If the forest is an archive of breath, who keeps things in order? The trees are silent, but not the wind and not what flies and calls between the limbs. 

Here is a study in the movement of these bodies answering a call. What does it mean to be here now, together? Meanwhile, trees listen.

***

Inspired by Sioban Burke’s article in the arts section of yesterday’s New York Times (“A Choreographer Who Merges Art, Activism, and the Natural World”) on the work of Emily Johnson. Italicized phrase appears in a recent performance.

Material Concerns

In the garden of mirrored monsters.

In the end, it was the materials that killed her. But isn’t this always the case, these days? she might have said, taking aim at another plaster sculpture. In the beginning, her thing was to hide bags of paint inside, to bleed an aftermath. 

When she was done with shooting, she became mother to the monsters. It was a dream vision. Why? someone asked. They locked her up. In lieu of an answer, she returned to her creatures.

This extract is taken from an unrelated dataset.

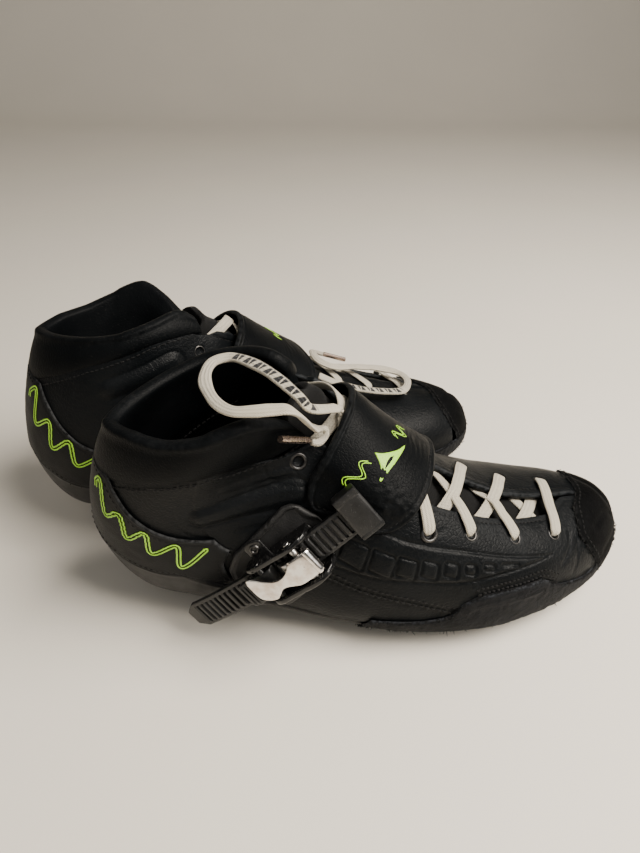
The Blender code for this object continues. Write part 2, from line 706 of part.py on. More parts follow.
def lever():
    """The chromed lever: a knuckle round the pin and a waisted blade above the ladder."""
    blade = ((-12, 8.8, 10.8, -6.2, 6.4), (-8.5, 4.9, 12.0, -6.2, 6.4),
             (-1.6, 4.9, 12.6, -6.2, 6.4), (-0.4, 10.0, 12.4, -6.2, 4.6),
             (3, 9.9, 12.2, -4.8, 2.2), (7.3, 9.6, 11.8, -3.4, 1.8),
             (10.5, 9.3, 11.2, -5.0, 2.6), (13.5, 9.0, 10.8, -6.8, 4.6),
             (17, 8.8, 10.4, -5.6, 8.0), (19, 8.8, 10.3, -4.0, 9.0),
             (20.4, 9.0, 10.2, -1.5, 7.6))
    made = arc_loft("lever", blade, chrome(), PIN_PLACE)
    cut(made, arc_rod("lever_bore", PIN_PLACE, PIN_RADIUS + 0.3, (-14, 14), chrome(), 14, CUTTERS))


def drive_pawl():
    """The tooth under the lever that pulls the ladder; drawn just clear of the teeth."""
    shape = ((0.1, 5.2, 7.2, -4.5, 4.5), (0.8, 4.6, 8.0, -4.5, 4.5), (3.5, 3.4, 7.4, -4.5, 4.5),
             (6.5, 2.7, 4.6, -4.5, 4.5))
    arc_loft("drive_pawl", shape, steel(), PAWL_PLACE)


def release_latch():
    """The sprung catch that holds the ladder, with its thumb tab and its own trunnions."""
    shape = ((8.5, 2.7, 4.2, -6.5, 6.5), (10.5, 3.2, 7.0, -6.5, 6.5),
             (13.5, 3.4, 7.4, -6.5, 6.5), (16.5, 3.6, 7.0, -6.5, 6.5),
             (24, 4.2, 6.2, -7.0, 7.0), (28, 5.0, 6.4, -6.0, 6.0))
    made = arc_loft("release_latch", shape, black_plastic(), LATCH_PLACE)
    rod = arc_rod("trunnions", LATCH_PLACE, PIN_RADIUS - 0.2, (-10.4, 10.4), black_plastic(), 12,
                  CUTTERS)
    cut(made, rod, "UNION")


def lever_spring():
    """A torsion spring coiled on the lever's pin, between the knuckle and a cheek."""
    turns, per_turn = 2.5, 8
    points = []
    for i in range(int(turns * per_turn) + 1):
        angle = 2 * math.pi * i / per_turn
        reach = PIN_RADIUS + 0.85
        points.append(on_arc(PIN_PLACE[0], PIN_PLACE[1], 0)
                      + (on_arc(PIN_PLACE[0], 1, 0) - on_arc(PIN_PLACE[0], 0, 0)) * reach * math.cos(angle)
                      + ALONG * MM * reach * math.sin(angle)
                      - ACROSS * MM * (6.8 + 0.6 * i / per_turn))
    tube("lever_spring", points, 0.22, steel(), 0)


def closure():
    instep_strap()
    strap_anchor()
    strap_keeper()
    ladder_strap()
    buckle_plate()
    buckle_housing()
    base_rivet()
    lever()
    arc_rod("lever_pin", PIN_PLACE, PIN_RADIUS, (-12.2, 12.2), steel())
    drive_pawl()
    release_latch()
    lever_spring()


# ---------------------------------------------------------------- the pair

def place_boot(name, place):
    frame = bpy.data.objects.new(name, None)
    frame.location = (place[0], place[1], 0.0)
    frame.rotation_euler.z = math.radians(place[2])
    PARTS.objects.link(frame)
    return frame


def mirrored(source, name):
    """The mirror image of an object, as a mesh with its origin mirrored too."""
    scene = bpy.context.evaluated_depsgraph_get()
    data = bpy.data.meshes.new_from_object(source.evaluated_get(scene))
    data.name = name
    bm = bmesh.new()
    bm.from_mesh(data)
    if source.type == "CURVE":
        bmesh.ops.remove_doubles(bm, verts=bm.verts, dist=1e-6)
    bmesh.ops.transform(bm, matrix=Matrix.Diagonal((1, -1, 1, 1)), verts=bm.verts)
    bmesh.ops.reverse_faces(bm, faces=bm.faces)
    bm.to_mesh(data)
    bm.free()
    made = bpy.data.objects.new(name, data)
    made.location = (source.location.x, -source.location.y, source.location.z)
    PARTS.objects.link(made)
    return made


def build_pair():
    sole()
    upper()
    lacing()
    closure()
    right = list(PARTS.objects)
    left_lace = lace_bow("bow_pattern", "aglet_pattern", left_bow())
    bpy.context.view_layer.update()
    left = [mirrored(obj, "left_" + obj.name) for obj in right]
    for pattern, name in zip(left_lace, ("left_lace_bow", "left_lace_aglet")):
        left.append(mirrored(pattern, name))
        bpy.data.objects.remove(pattern, do_unlink=True)
    for obj in right:
        obj.name = "right_" + obj.name
    right += lace_bow("right_lace_bow", "right_lace_aglet", right_bow())
    right += CUTTERS.objects
    for name, place, boot in (("right_boot", RIGHT_PLACE, right), ("left_boot", LEFT_PLACE, left)):
        frame = place_boot(name, place)
        for obj in boot:
            obj.parent = frame


build_pair()
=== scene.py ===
import math
import random

import bmesh
import bpy
import numpy as np
from mathutils import Matrix, Vector, kdtree, noise

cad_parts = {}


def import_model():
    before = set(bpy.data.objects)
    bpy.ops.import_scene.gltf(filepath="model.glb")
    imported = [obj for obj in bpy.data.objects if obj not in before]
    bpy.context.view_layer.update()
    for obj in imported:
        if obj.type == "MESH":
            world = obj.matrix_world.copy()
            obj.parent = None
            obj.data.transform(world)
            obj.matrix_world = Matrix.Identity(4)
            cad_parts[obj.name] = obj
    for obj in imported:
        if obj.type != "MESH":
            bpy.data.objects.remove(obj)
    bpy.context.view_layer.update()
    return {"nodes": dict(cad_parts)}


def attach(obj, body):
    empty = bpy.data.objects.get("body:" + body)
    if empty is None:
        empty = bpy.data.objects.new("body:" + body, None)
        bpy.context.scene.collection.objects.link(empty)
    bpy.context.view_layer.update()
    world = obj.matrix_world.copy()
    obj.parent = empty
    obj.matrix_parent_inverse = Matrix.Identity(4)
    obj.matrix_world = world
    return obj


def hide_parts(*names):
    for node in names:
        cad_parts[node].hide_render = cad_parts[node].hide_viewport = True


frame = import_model()
MM = 0.001
random.seed(7)

# ---------------------------------------------------------------- the boot's surface
# The same surface and placing as the CAD's. Each boot's frame is in millimetres: x forward
# from the heel's back, y towards the other boot, z up. t runs 0 toe to 13 collar, v runs
# 0 instep, -1 outer side, 1 inner side, 2 sole or back of the heel.

PLACES = {"right": (-0.1181, -0.0733, 8.3, 1), "left": (-0.1782, 0.0028, 16.1, -1)}
SECTIONS = np.array((
    (288.0, 34.0, 291.5, 25.0, 6.5, 0.8, 0.8, 0.45, 2.0, 2.0),
    (284.5, 41.5, 287.5, 16.5, 6.0, 14.0, 13.0, 0.42, 2.0, 2.2),
    (276.0, 48.0, 278.0, 12.0, 6.0, 26.0, 23.0, 0.40, 2.0, 2.6),
    (260.0, 53.0, 260.5, 9.5, 4.0, 37.5, 33.5, 0.38, 2.1, 3.2),
    (236.0, 58.0, 234.0, 7.5, 1.0, 46.5, 42.5, 0.36, 2.2, 3.6),
    (208.5, 66.5, 200.0, 6.2, -2.0, 51.0, 47.0, 0.34, 2.2, 3.8),
    (181.5, 79.5, 164.0, 6.0, -3.0, 50.0, 45.0, 0.34, 2.2, 3.6),
    (160.0, 94.0, 127.0, 8.0, -2.0, 46.0, 42.0, 0.35, 2.1, 3.0),
    (144.0, 107.0, 91.0, 10.0, 1.5, 40.0, 38.5, 0.38, 2.1, 2.6),
    (133.0, 117.5, 56.0, 10.0, 5.0, 35.5, 36.0, 0.41, 2.0, 2.2),
    (126.5, 125.5, 24.5, 18.0, 7.5, 33.5, 35.5, 0.43, 2.0, 2.0),
    (121.0, 130.0, 9.0, 49.0, 6.5, 33.0, 36.5, 0.46, 2.0, 1.9),
    (117.0, 134.5, 11.0, 84.0, 1.5, 33.5, 39.0, 0.50, 2.1, 1.7),
    (112.5, 139.5, 23.5, 123.0, -6.0, 32.0, 42.0, 0.53, 2.1, 1.45)))
LAST = len(SECTIONS) - 1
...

See the sphinx, a flower blooming from one breast, her insides shards of mirror. But why? Inquiries persisted. The monsters grew. To heal, she said. A joyland, she named it, locus for a new kind of life.

What kind? someone wondered. 

One where when your face breaks, it bursts into a tree.

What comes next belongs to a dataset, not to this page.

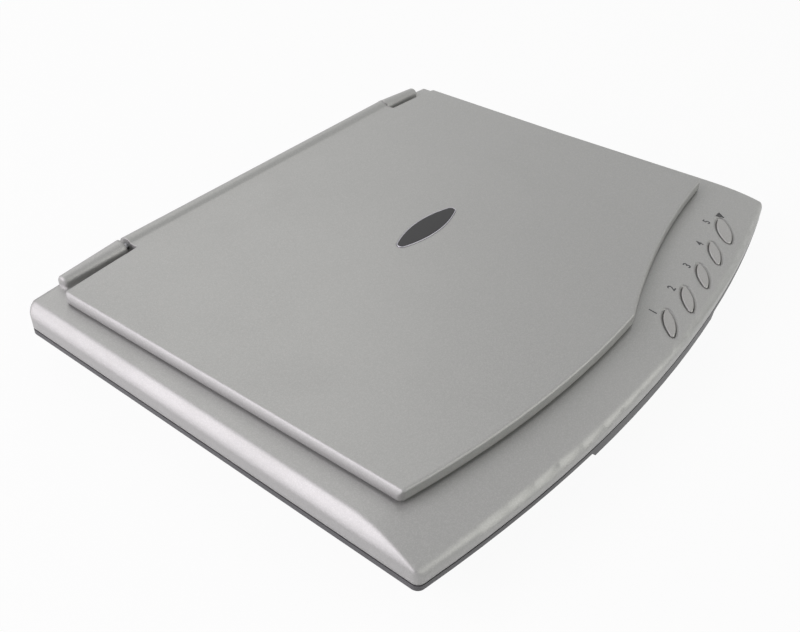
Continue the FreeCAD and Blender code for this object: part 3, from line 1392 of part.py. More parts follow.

Someone called it an apocalypse in paradise. She did not object.

***

Inspired by the work of Niki de Saint Phalle.

Legacy

With Salarrué.

Like a Polaroid shaken in the light, details of the once-beloved artist emerge. This happens just before the record of his life is erased by time and war. His students remember.

He was called unclassifiable, a sphinx without a riddle, a gentle man uninterested in greatness. He loved invented worlds and claimed Atlantis as his home country.

He loved the people of the land and not its titles. And they knew it.

***

In honor of the birthday of the celebrated Salvadoran painter, writer, and philosopher Salvador Salazar Arrué, better known as Salarrué (1899-1975). Reed Johnson’s 2005 article in the LA Times discusses a recent resurgence of interest in the artist’s life and work.